What you need to do — Each line below is to be written out in full, exactly as shown.

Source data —
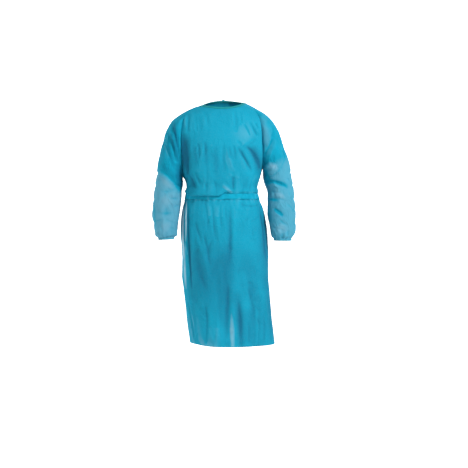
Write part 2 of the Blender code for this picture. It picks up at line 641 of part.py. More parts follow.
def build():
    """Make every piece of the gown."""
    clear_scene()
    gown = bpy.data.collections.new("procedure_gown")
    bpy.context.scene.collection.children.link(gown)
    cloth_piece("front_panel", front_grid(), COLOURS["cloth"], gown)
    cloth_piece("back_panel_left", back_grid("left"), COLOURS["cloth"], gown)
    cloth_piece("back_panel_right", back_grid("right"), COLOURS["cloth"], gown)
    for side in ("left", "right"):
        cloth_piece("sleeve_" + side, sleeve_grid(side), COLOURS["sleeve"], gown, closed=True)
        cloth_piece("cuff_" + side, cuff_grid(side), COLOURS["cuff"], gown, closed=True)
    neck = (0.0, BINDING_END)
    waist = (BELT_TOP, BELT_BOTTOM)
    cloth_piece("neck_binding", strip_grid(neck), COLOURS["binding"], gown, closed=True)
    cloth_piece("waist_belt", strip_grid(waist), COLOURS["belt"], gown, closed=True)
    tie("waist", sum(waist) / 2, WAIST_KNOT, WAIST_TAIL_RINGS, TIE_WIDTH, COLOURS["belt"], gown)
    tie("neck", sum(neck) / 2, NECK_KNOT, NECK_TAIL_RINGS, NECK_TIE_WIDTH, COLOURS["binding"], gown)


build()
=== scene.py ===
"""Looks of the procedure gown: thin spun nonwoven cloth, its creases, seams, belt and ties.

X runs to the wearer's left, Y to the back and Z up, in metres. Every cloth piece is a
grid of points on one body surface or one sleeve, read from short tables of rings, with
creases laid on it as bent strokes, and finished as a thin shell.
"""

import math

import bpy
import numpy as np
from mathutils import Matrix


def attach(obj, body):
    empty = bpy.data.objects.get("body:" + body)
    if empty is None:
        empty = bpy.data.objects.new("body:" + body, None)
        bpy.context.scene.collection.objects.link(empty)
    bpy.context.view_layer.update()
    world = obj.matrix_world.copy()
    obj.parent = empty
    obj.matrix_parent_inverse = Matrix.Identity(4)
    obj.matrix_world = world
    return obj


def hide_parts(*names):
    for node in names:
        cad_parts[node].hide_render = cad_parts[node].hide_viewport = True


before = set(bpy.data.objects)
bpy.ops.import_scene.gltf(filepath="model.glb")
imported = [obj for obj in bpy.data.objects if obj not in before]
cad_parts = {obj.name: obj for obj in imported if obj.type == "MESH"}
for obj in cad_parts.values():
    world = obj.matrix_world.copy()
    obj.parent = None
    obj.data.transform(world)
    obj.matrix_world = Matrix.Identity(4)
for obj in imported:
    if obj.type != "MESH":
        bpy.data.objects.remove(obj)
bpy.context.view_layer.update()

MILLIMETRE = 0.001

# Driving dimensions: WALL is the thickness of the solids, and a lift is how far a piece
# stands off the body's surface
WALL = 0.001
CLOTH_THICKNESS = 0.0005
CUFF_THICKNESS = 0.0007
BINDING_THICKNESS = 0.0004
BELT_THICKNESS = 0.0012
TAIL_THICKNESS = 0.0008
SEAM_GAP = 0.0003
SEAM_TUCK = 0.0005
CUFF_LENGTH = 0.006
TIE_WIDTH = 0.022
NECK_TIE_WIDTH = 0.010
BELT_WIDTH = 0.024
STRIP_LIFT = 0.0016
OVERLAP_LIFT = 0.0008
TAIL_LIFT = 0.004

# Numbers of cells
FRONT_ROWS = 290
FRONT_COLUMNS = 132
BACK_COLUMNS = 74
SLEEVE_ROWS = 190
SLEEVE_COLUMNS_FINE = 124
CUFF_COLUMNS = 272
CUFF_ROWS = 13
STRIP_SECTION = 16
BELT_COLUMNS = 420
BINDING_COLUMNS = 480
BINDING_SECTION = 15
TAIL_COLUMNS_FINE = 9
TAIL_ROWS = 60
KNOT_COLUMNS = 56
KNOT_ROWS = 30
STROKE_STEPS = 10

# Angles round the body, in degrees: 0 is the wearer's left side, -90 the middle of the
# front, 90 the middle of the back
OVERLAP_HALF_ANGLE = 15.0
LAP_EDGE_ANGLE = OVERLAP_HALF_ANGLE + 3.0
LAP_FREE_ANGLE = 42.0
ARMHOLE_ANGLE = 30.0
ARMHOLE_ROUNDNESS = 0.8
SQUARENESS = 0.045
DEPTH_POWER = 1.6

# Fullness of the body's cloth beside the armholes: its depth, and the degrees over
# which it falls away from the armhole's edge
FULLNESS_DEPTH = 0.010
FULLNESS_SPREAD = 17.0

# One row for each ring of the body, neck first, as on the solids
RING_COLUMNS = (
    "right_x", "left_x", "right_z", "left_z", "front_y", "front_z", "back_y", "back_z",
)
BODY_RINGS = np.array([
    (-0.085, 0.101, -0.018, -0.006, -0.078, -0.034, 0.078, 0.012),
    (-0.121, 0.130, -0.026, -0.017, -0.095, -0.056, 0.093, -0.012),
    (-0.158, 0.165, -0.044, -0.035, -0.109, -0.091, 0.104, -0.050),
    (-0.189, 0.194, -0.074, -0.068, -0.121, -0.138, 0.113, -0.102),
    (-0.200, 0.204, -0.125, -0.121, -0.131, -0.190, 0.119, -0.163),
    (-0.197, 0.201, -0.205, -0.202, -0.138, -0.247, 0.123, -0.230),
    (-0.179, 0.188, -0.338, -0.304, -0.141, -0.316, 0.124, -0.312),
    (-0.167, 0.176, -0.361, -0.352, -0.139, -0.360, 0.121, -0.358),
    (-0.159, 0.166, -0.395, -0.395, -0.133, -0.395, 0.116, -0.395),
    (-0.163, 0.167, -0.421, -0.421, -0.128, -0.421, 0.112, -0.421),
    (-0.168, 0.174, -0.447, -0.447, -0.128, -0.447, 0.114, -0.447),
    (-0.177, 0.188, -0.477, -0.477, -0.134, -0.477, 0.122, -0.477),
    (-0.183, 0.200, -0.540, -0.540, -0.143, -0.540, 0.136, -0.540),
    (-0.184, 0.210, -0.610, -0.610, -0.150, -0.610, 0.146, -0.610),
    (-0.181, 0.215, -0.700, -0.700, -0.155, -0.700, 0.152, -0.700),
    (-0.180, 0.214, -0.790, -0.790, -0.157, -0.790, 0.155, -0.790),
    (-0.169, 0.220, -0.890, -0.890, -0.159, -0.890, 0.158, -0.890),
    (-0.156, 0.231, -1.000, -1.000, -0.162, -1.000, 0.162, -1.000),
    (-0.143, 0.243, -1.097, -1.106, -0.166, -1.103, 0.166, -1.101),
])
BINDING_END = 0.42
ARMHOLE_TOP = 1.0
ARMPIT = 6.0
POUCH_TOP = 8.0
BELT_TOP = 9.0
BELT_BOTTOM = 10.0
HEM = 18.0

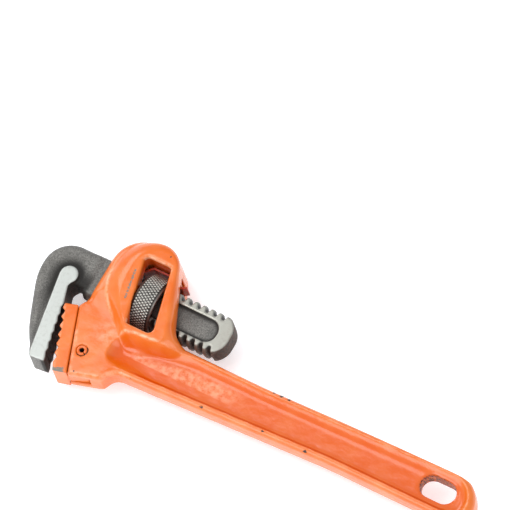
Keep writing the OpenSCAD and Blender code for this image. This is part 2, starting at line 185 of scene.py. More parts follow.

Correct response —
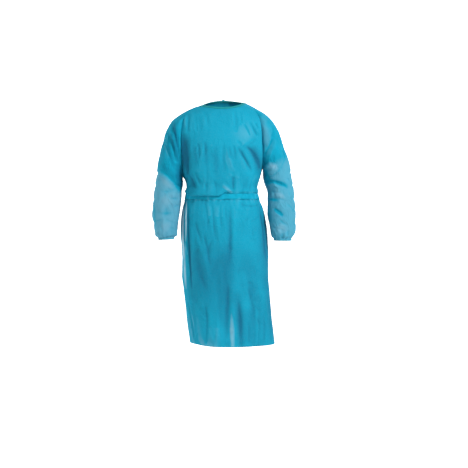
Write part 2 of the Blender code for this picture. It picks up at line 641 of part.py. More parts follow.
def build():
    """Make every piece of the gown."""
    clear_scene()
    gown = bpy.data.collections.new("procedure_gown")
    bpy.context.scene.collection.children.link(gown)
    cloth_piece("front_panel", front_grid(), COLOURS["cloth"], gown)
    cloth_piece("back_panel_left", back_grid("left"), COLOURS["cloth"], gown)
    cloth_piece("back_panel_right", back_grid("right"), COLOURS["cloth"], gown)
    for side in ("left", "right"):
        cloth_piece("sleeve_" + side, sleeve_grid(side), COLOURS["sleeve"], gown, closed=True)
        cloth_piece("cuff_" + side, cuff_grid(side), COLOURS["cuff"], gown, closed=True)
    neck = (0.0, BINDING_END)
    waist = (BELT_TOP, BELT_BOTTOM)
    cloth_piece("neck_binding", strip_grid(neck), COLOURS["binding"], gown, closed=True)
    cloth_piece("waist_belt", strip_grid(waist), COLOURS["belt"], gown, closed=True)
    tie("waist", sum(waist) / 2, WAIST_KNOT, WAIST_TAIL_RINGS, TIE_WIDTH, COLOURS["belt"], gown)
    tie("neck", sum(neck) / 2, NECK_KNOT, NECK_TAIL_RINGS, NECK_TIE_WIDTH, COLOURS["binding"], gown)


build()
=== scene.py ===
"""Looks of the procedure gown: thin spun nonwoven cloth, its creases, seams, belt and ties.

X runs to the wearer's left, Y to the back and Z up, in metres. Every cloth piece is a
grid of points on one body surface or one sleeve, read from short tables of rings, with
creases laid on it as bent strokes, and finished as a thin shell.
"""

import math

import bpy
import numpy as np
from mathutils import Matrix


def attach(obj, body):
    empty = bpy.data.objects.get("body:" + body)
    if empty is None:
        empty = bpy.data.objects.new("body:" + body, None)
        bpy.context.scene.collection.objects.link(empty)
    bpy.context.view_layer.update()
    world = obj.matrix_world.copy()
    obj.parent = empty
    obj.matrix_parent_inverse = Matrix.Identity(4)
    obj.matrix_world = world
    return obj


def hide_parts(*names):
    for node in names:
        cad_parts[node].hide_render = cad_parts[node].hide_viewport = True


before = set(bpy.data.objects)
bpy.ops.import_scene.gltf(filepath="model.glb")
imported = [obj for obj in bpy.data.objects if obj not in before]
cad_parts = {obj.name: obj for obj in imported if obj.type == "MESH"}
for obj in cad_parts.values():
    world = obj.matrix_world.copy()
    obj.parent = None
    obj.data.transform(world)
    obj.matrix_world = Matrix.Identity(4)
for obj in imported:
    if obj.type != "MESH":
        bpy.data.objects.remove(obj)
bpy.context.view_layer.update()

MILLIMETRE = 0.001

# Driving dimensions: WALL is the thickness of the solids, and a lift is how far a piece
# stands off the body's surface
WALL = 0.001
CLOTH_THICKNESS = 0.0005
CUFF_THICKNESS = 0.0007
BINDING_THICKNESS = 0.0004
BELT_THICKNESS = 0.0012
TAIL_THICKNESS = 0.0008
SEAM_GAP = 0.0003
SEAM_TUCK = 0.0005
CUFF_LENGTH = 0.006
TIE_WIDTH = 0.022
NECK_TIE_WIDTH = 0.010
BELT_WIDTH = 0.024
STRIP_LIFT = 0.0016
OVERLAP_LIFT = 0.0008
TAIL_LIFT = 0.004

# Numbers of cells
FRONT_ROWS = 290
FRONT_COLUMNS = 132
BACK_COLUMNS = 74
SLEEVE_ROWS = 190
SLEEVE_COLUMNS_FINE = 124
CUFF_COLUMNS = 272
CUFF_ROWS = 13
STRIP_SECTION = 16
BELT_COLUMNS = 420
BINDING_COLUMNS = 480
BINDING_SECTION = 15
TAIL_COLUMNS_FINE = 9
TAIL_ROWS = 60
KNOT_COLUMNS = 56
KNOT_ROWS = 30
STROKE_STEPS = 10

# Angles round the body, in degrees: 0 is the wearer's left side, -90 the middle of the
# front, 90 the middle of the back
OVERLAP_HALF_ANGLE = 15.0
LAP_EDGE_ANGLE = OVERLAP_HALF_ANGLE + 3.0
LAP_FREE_ANGLE = 42.0
ARMHOLE_ANGLE = 30.0
ARMHOLE_ROUNDNESS = 0.8
SQUARENESS = 0.045
DEPTH_POWER = 1.6

# Fullness of the body's cloth beside the armholes: its depth, and the degrees over
# which it falls away from the armhole's edge
FULLNESS_DEPTH = 0.010
FULLNESS_SPREAD = 17.0

# One row for each ring of the body, neck first, as on the solids
RING_COLUMNS = (
    "right_x", "left_x", "right_z", "left_z", "front_y", "front_z", "back_y", "back_z",
)
BODY_RINGS = np.array([
    (-0.085, 0.101, -0.018, -0.006, -0.078, -0.034, 0.078, 0.012),
    (-0.121, 0.130, -0.026, -0.017, -0.095, -0.056, 0.093, -0.012),
    (-0.158, 0.165, -0.044, -0.035, -0.109, -0.091, 0.104, -0.050),
    (-0.189, 0.194, -0.074, -0.068, -0.121, -0.138, 0.113, -0.102),
    (-0.200, 0.204, -0.125, -0.121, -0.131, -0.190, 0.119, -0.163),
    (-0.197, 0.201, -0.205, -0.202, -0.138, -0.247, 0.123, -0.230),
    (-0.179, 0.188, -0.338, -0.304, -0.141, -0.316, 0.124, -0.312),
    (-0.167, 0.176, -0.361, -0.352, -0.139, -0.360, 0.121, -0.358),
    (-0.159, 0.166, -0.395, -0.395, -0.133, -0.395, 0.116, -0.395),
    (-0.163, 0.167, -0.421, -0.421, -0.128, -0.421, 0.112, -0.421),
    (-0.168, 0.174, -0.447, -0.447, -0.128, -0.447, 0.114, -0.447),
    (-0.177, 0.188, -0.477, -0.477, -0.134, -0.477, 0.122, -0.477),
    (-0.183, 0.200, -0.540, -0.540, -0.143, -0.540, 0.136, -0.540),
    (-0.184, 0.210, -0.610, -0.610, -0.150, -0.610, 0.146, -0.610),
    (-0.181, 0.215, -0.700, -0.700, -0.155, -0.700, 0.152, -0.700),
    (-0.180, 0.214, -0.790, -0.790, -0.157, -0.790, 0.155, -0.790),
    (-0.169, 0.220, -0.890, -0.890, -0.159, -0.890, 0.158, -0.890),
    (-0.156, 0.231, -1.000, -1.000, -0.162, -1.000, 0.162, -1.000),
    (-0.143, 0.243, -1.097, -1.106, -0.166, -1.103, 0.166, -1.101),
])
BINDING_END = 0.42
ARMHOLE_TOP = 1.0
ARMPIT = 6.0
POUCH_TOP = 8.0
BELT_TOP = 9.0
BELT_BOTTOM = 10.0
HEM = 18.0

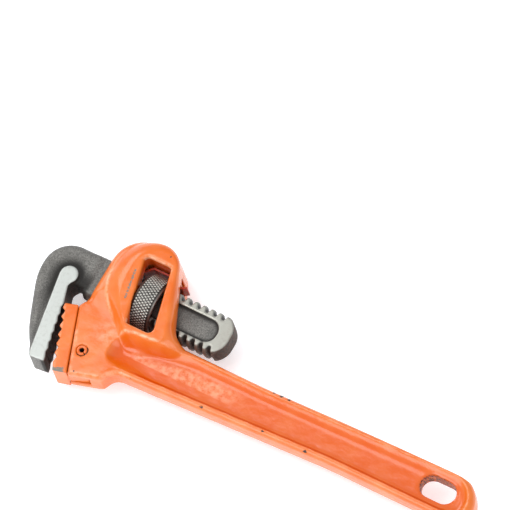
Keep writing the OpenSCAD and Blender code for this image. This is part 2, starting at line 185 of scene.py. More parts follow.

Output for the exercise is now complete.